Cost, value and what you are really paying for
A bespoke walk-in wardrobe can start from a surprisingly accessible level, but cost rises with room size, materials, internal features and finish details. A fitted wardrobe also varies according to dimensions, door style and interior complexity. What matters is not simply the entry price, but the value of the finished result in your specific home.
If a walk-in wardrobe uses a room that could serve another essential purpose, the hidden cost may be higher than expected. If a fitted wardrobe turns an awkward wall into high-performing storage and improves the feel of the bedroom at the same time, its value can be excellent.
This is why bespoke design remains so effective. It avoids paying for generic solutions that never quite fit. Companies such as Finest Furniture Studio build around the way a room actually behaves, which tends to produce a better long-term result than forcing a standard wardrobe into an irregular space.
Which should you choose?
Choose a walk-in wardrobe if you have the room to spare, want a more dedicated dressing experience, and would genuinely benefit from separating clothing storage from the bedroom. It suits homes where luxury and routine go hand in hand, and where a dressing area can be created without compromise.
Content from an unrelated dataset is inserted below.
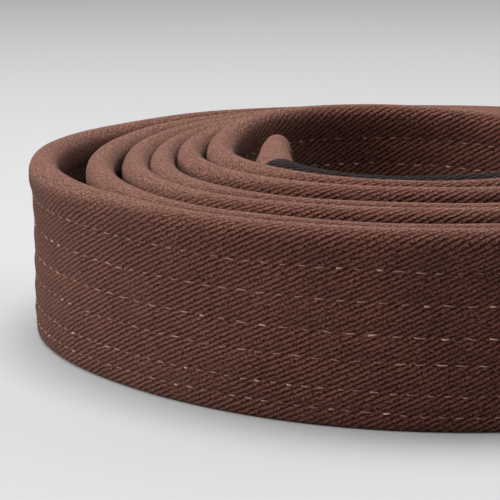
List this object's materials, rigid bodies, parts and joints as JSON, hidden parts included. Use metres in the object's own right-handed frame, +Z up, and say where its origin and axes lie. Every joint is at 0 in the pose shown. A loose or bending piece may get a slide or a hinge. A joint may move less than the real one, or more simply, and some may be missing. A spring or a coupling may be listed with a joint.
{
  "type": "martial arts belt",
  "caption": "Brown cotton twill martial arts belt rolled into a standing coil, with six stitch rows and a black rank bar near its inner end.",
  "frame": {"origin": "on the surface that the coil stands on, under the middle of the coil's outline", "axes": "+Z up, along the belt's width and the coil's axis; -Y is the side shown to the viewer, where the rank bar lies inside the coil; +X to the viewer's right"},
  "size_m": [0.1775, 0.1668, 0.0406],
  "materials": {
    "brown_twill": "woven cotton twill, brushed, matt with a soft nap",
    "core_cotton": "undyed cotton canvas",
    "brown_thread": "spun polyester thread, slightly lighter than the cloth",
    "black_twill": "woven cotton twill",
    "black_thread": "spun polyester thread"
  },
  "bodies": {
    "root": {"cover": "brown_twill", "core_ply_inner": "core_cotton", "core_ply_middle": "core_cotton", "core_ply_outer": "core_cotton", "stitch_row_1": "brown_thread", "stitch_row_2": "brown_thread", "stitch_row_3": "brown_thread", "stitch_row_4": "brown_thread", "stitch_row_5": "brown_thread", "stitch_row_6": "brown_thread", "inner_end_stitch": "brown_thread", "outer_end_stitch": "brown_thread", "rank_bar": "black_twill", "rank_bar_stitch_tip_side": "black_thread", "rank_bar_stitch_coil_side": "black_thread"}
  },
  "joints": []
}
Choose a fitted wardrobe if you want to maximise every inch, keep the bedroom visually calm, and achieve substantial storage within the footprint you already have. It is often the stronger option for compact rooms, awkward layouts and homes where practicality needs to look beautiful too.
The best storage should feel effortless once it is installed. If you are deciding between the two, think less about what sounds aspirational and more about what will make daily life easier, calmer and better organised for years to come.